05 August 2009

Denver; Crypto-Judaic conference report

Tracing the Tribe has been trying for several years to get to the annual Society for Crypto-Judaic Studies conference. Unfortunately, it usually is timed to compete head-on with the IAJGS International Conference on Jewish Genealogy.

I'm hoping that in 2010 it will be possible, as the Jewish genealogy conference is much earlier than usual.

Here's a report on the SCJS conference held in Denver this year:

When Gerald Gonzalez was a young man, his Spanish-speaking grandfather remarked — out of the blue — if he weren't Catholic, he'd be Jewish.

It would be a few more decades, and countless hours of genealogical research during the lunch hours of a busy law career, before Gonzalez would learn that his ancestors were Jews who had escaped Spain, and later Portugal, with the Inquisition on their heels.

Such tales were told many times at the 2009 conference of the Society of Crypto Judaic Studies.
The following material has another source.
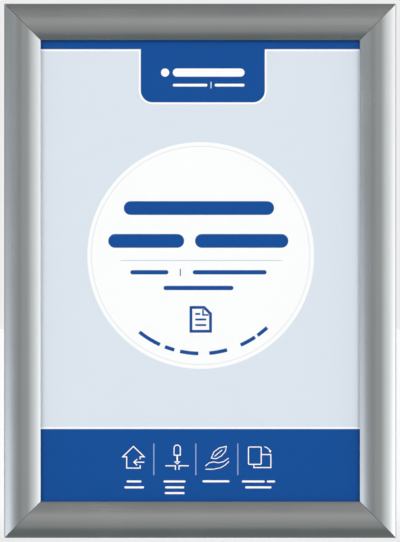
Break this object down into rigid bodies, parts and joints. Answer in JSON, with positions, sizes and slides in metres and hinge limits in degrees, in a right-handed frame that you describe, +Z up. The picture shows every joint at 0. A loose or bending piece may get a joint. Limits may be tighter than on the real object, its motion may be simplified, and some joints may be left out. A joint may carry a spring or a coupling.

The three-day event in Denver drew about 75 people, including scholars and descendants of persecuted Jews.
Attendees shared stories of their Catholic families preserving such traditions as Friday night candle0lighting, Jewish burial customs and family heirlooms such as Hebrew Bibles, menorahs or other specifically Jewish objects, as well as preserving such Jewish traditions as circumcision or observation of such holidays as Santa Esther (Purim) or Santo Moises (Passover).

"The scholars learn from the descendants. The descendants learn from the scholars," historian Stanley Hordes said. "As word spreads, more people in (the region) are going to their grandparents and great aunts and uncles and asking about this."

Hordes, whose 2005 book "To the End of the Earth," is one of the few histories available on this region's crypto-Judaism, said the study here is in its infancy and difficult. It involves uncovering evidence of people "who for centuries tried desperately to cover their tracks," he said.
Although these secret Jews, known as Conversos (Spanish) or bnai anusim (children of the forced, Hebrew).

Others call them marranos which is a pejorative term. My Converso friends are extremely insulted and angry if this epithet is applied to them. It should never be used. Its use seems to be accepted in some books or papers, and it seems the authors are not aware of how insulted Conversos feel when identified by that term.

In recent decades, increasing numbers of northern New Mexicans and southern Coloradans either are sure of or suspect Jewish heritage, yet no one reliably knows how many, said Hordes, a pioneer researcher of New Mexican crypto-Judaism. He began compiling anecdotes in the mid- 1980s.

In the past several years, mounting DNA evidence has begun to support once-contested claims of Jewish ancestry. One result is a New York University study, underway among Latino populations in northern New Mexico and southern Colorado, on the incidence of a genetic mutation implicated in a type of breast cancer most common among Jews.
Family reactions to such evidence of Jewish ancestry range from rejection to return to mainstream Judaism.

Read the complete article at the link above.


  1. I am the descendant of Dutch Converso's and perhaps its my upbringing but I personally do not find the term Marrano to be pejorative in reference to my own heritage. In fact, I wear it as a badge of honor that my ancestors were given this term and persevered against incredible odds to preserve their Jewish traditions before being able to escape to a country accepting of Jews and returning to their identity.

    However, I can't speak for those who are still of the Converso status. Just thought a descendant's interpretation would be interesting to add.

  2. I believe that I am from the Crypto Judaic tribe. My last name is Narro which I found out was Nyerros and we originally come from the town of Nyer. I live in New Mexico along with many family members.